──────── Source material

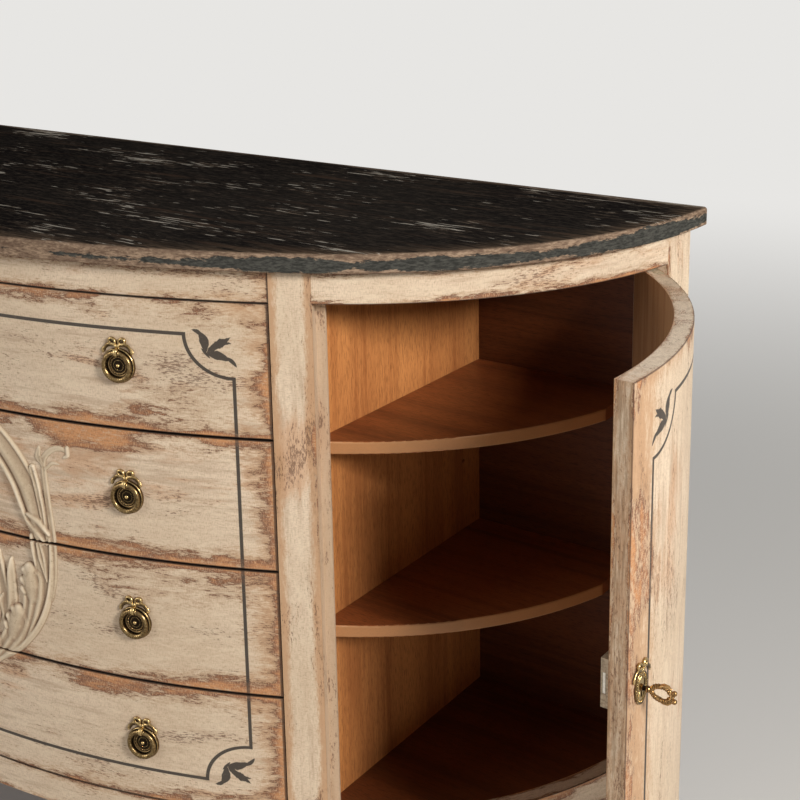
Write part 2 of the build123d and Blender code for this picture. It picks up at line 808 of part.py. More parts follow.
with BuildPart() as frame_leaves:
    for edge_z, outward in ((frieze_bottom, 1), (front_bottom, -1)):
        with BuildSketch(Plane.XY.offset(edge_z)):
            make_face(leaf_band(*frame_leaf_span))
            draw_screws(screw_radius + screw_clearance, Mode.SUBTRACT)
        extrude(amount=outward * leaf_thickness)
        with BuildSketch(Plane.XY.offset(edge_z)):
            with Locations(pivot):
                Circle(pivot_pin_radius)
        extrude(amount=-outward * pivot_pin_reach)
        with BuildSketch(Plane.XY.offset(edge_z)):
            draw_screws(screw_radius)
        extrude(amount=outward * screw_length)
    with BuildSketch(Plane.XY.offset(front_bottom)):
        with Locations(pivot):
            Circle(washer_radius)
    extrude(amount=door_gap - washer_clearance)
    add(mirrored(frame_leaves.part))
write_part(frame_leaves.part, "frame_hinge_leaves")

# Keyhole plate
with BuildPart() as escutcheon:
    with BuildSketch(lock_plane):
        Ellipse(escutcheon_half_width, escutcheon_half_height)
        draw_bow(escutcheon_bow_rise)
    extrude(amount=escutcheon_thickness)
    with BuildSketch(lock_plane):
        draw_keyhole(keyhole_radius, keyhole_slot_width, keyhole_slot_drop)
    extrude(amount=escutcheon_thickness, mode=Mode.SUBTRACT)
write_door_pair(escutcheon.part, "escutcheon")

# Lock case on the inner face of the door, with its bolt and the key that throws it
case_front = -door_thickness - lock_seat_gap
case_back = case_front - lock_depth
case_width = lock_near_side + lock_far_side
case_middle = (lock_far_side - lock_near_side) / 2
bolt_back = case_back + lock_wall + bolt_bar_clearance
with BuildPart() as lock_case:
    with BuildSketch(lock_plane.offset(case_front)):
        with Locations((case_middle, 0)):
            Rectangle(case_width, 2 * lock_half_height)
    extrude(amount=-lock_depth)
    with BuildSketch(lock_plane.offset(case_front - lock_wall)):
        with Locations((case_middle, 0)):
            Rectangle(case_width - 2 * lock_wall, 2 * (lock_half_height - lock_wall))
    extrude(amount=2 * lock_wall - lock_depth, mode=Mode.SUBTRACT)
    with BuildSketch(lock_plane.offset(case_back + lock_wall)):
        with Locations((-lock_near_side, 0)):
            Rectangle(2 * lock_wall, 2 * (bolt_bar_half_height + bolt_bar_clearance))
    extrude(amount=bolt_bar_thickness + 2 * bolt_bar_clearance, mode=Mode.SUBTRACT)
    with BuildSketch(lock_plane.offset(case_front)):
        draw_keyhole(door_keyhole_radius, door_keyhole_width, door_keyhole_drop)
    extrude(amount=-lock_wall, mode=Mode.SUBTRACT)
write_door_pair(lock_case.part, "lock_case")

with BuildPart() as lock_bolt:
    with BuildSketch(lock_plane.offset(bolt_back)):
        with Locations((-lock_near_side, 0)):
            Rectangle(bolt_bar_length, 2 * bolt_bar_half_height, align=(Align.MIN, Align.CENTER))
    extrude(amount=bolt_bar_thickness)
write_door_pair(lock_bolt.part, "lock_bolt")

with BuildPart() as key:
    with BuildSketch(side_plane(lock_plane, 0, 0, key_bow_out)):
        Ellipse(key_bow_half_length, key_bow_half_width)
        Ellipse(key_bow_hole_half_length, key_bow_hole_half_width, mode=Mode.SUBTRACT)
    extrude(amount=key_bow_wire / 2, both=True)
    fillet(key.edges(), key_bow_round)
    with BuildSketch(lock_plane.offset(-key_shaft_in)):
        Circle(key_shaft_radius)
    extrude(amount=key_shaft_in + key_shaft_out)
    with BuildSketch(lock_plane.offset(key_collar_at)):
        Circle(key_collar_radius)
    extrude(amount=key_collar_length)
    with BuildSketch(lock_plane.offset(-key_shaft_in)):
        with Locations((0, -key_bit_drop / 2)):
            Rectangle(key_bit_thickness, key_bit_drop)
    extrude(amount=key_bit_width)
    for side in (-1, 1):
        ball = lock_plane.from_local_coords((0, side * key_ball_side, key_bow_out + key_ball_out))
        with Locations(ball):
            Sphere(key_ball_radius)
write_door_pair(key.part, "key")
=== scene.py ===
# %% [markdown]
# A half-moon credenza, painted cream and rubbed through by long use. This lesson dresses the finished
# joinery: it gives every panel its paint or its wood, carves the wreath on the drawers, and casts the
# brass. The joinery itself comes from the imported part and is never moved.

# %% Load the joinery
import json
from math import asin, atan2, cos, degrees, hypot, pi, radians, sin

import bmesh
import bpy
import numpy as np
from mathutils import Matrix, Vector


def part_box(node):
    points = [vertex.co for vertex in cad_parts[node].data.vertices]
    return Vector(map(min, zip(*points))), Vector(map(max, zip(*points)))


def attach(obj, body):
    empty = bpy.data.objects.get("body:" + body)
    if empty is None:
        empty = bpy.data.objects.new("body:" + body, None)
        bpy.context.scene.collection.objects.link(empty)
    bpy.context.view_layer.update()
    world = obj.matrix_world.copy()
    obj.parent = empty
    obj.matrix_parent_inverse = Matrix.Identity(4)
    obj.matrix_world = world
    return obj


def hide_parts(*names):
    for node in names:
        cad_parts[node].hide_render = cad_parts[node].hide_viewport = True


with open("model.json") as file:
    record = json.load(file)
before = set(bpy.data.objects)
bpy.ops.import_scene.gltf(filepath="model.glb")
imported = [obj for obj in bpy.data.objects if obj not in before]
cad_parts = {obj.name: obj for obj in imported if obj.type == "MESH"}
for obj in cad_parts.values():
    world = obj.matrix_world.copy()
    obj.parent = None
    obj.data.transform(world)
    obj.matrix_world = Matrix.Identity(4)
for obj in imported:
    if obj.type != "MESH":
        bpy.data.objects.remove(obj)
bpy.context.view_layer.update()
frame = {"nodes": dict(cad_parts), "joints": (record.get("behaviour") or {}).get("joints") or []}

nodes = frame["nodes"]
joints = {joint["name"]: joint for joint in frame["joints"]}
side_names = ("left", "right")
drawer_numbers = range(1, 5)
print("loaded", len(nodes), "pieces of joinery")

# %% [markdown]
# The front is a wide arc over the drawers that runs into a tighter arc over each door. Every pattern on
# it, from brush marks to the painted border, follows that curve, so the first values are the curve's own.
# They are read off the top slab where it can give them, and the rest are the two real radii of the plan.

# %% Measure the front
slab_low, slab_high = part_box("top_slab")
slab_overhang = 0.016
end_radius = 0.493
end_centre = 0.332
middle_x = (slab_low.x + slab_high.x) / 2
wall_y = slab_high.y
front_depth = slab_high.y - slab_low.y - slab_overhang
front_rise = front_depth - end_radius
bow_centre = (end_centre**2 - front_rise**2) / (2 * front_rise)
bow_radius = bow_centre + front_depth
turn = asin(end_centre / (bow_radius - end_radius))
turn_along = bow_radius * turn
frieze_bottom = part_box("centre_frieze_rail")[0].z
front_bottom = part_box("centre_base_rail")[1].z
drawer_pitch = (frieze_bottom - front_bottom) / len(drawer_numbers)
leg_along = bow_radius * asin((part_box("right_front_leg")[0].x - middle_x) / bow_radius)


def front_place(along, z, out=0.0):
    """Point on the front: along is measured round the curve from the middle, out stands off it."""
    side = -1 if along < 0 else 1
    reach = abs(along)
    if reach <= turn_along:
        angle, radius, x0, y0 = reach / bow_radius, bow_radius + out, 0.0, bow_centre
    else:
        angle = turn + (reach - turn_along) / end_radius
        radius, x0, y0 = end_radius + out, end_centre, 0.0
    return Vector((middle_x + side * (x0 + radius * sin(angle)), wall_y + y0 - radius * cos(angle), z))


print(f"bow radius {bow_radius:.3f}, end radius {end_radius:.3f}, turned {degrees(turn):.1f} degrees")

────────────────

Looking at the data above, return every line from the one with "in imported if" down to the one with "leg_along = bow_radius", exactly and inclusively.

» Answer to the problem:
cad_parts = {obj.name: obj for obj in imported if obj.type == "MESH"}
for obj in cad_parts.values():
    world = obj.matrix_world.copy()
    obj.parent = None
    obj.data.transform(world)
    obj.matrix_world = Matrix.Identity(4)
for obj in imported:
    if obj.type != "MESH":
        bpy.data.objects.remove(obj)
bpy.context.view_layer.update()
frame = {"nodes": dict(cad_parts), "joints": (record.get("behaviour") or {}).get("joints") or []}

nodes = frame["nodes"]
joints = {joint["name"]: joint for joint in frame["joints"]}
side_names = ("left", "right")
drawer_numbers = range(1, 5)
print("loaded", len(nodes), "pieces of joinery")

# %% [markdown]
# The front is a wide arc over the drawers that runs into a tighter arc over each door. Every pattern on
# it, from brush marks to the painted border, follows that curve, so the first values are the curve's own.
# They are read off the top slab where it can give them, and the rest are the two real radii of the plan.

# %% Measure the front
slab_low, slab_high = part_box("top_slab")
slab_overhang = 0.016
end_radius = 0.493
end_centre = 0.332
middle_x = (slab_low.x + slab_high.x) / 2
wall_y = slab_high.y
front_depth = slab_high.y - slab_low.y - slab_overhang
front_rise = front_depth - end_radius
bow_centre = (end_centre**2 - front_rise**2) / (2 * front_rise)
bow_radius = bow_centre + front_depth
turn = asin(end_centre / (bow_radius - end_radius))
turn_along = bow_radius * turn
frieze_bottom = part_box("centre_frieze_rail")[0].z
front_bottom = part_box("centre_base_rail")[1].z
drawer_pitch = (frieze_bottom - front_bottom) / len(drawer_numbers)
leg_along = bow_radius * asin((part_box("right_front_leg")[0].x - middle_x) / bow_radius)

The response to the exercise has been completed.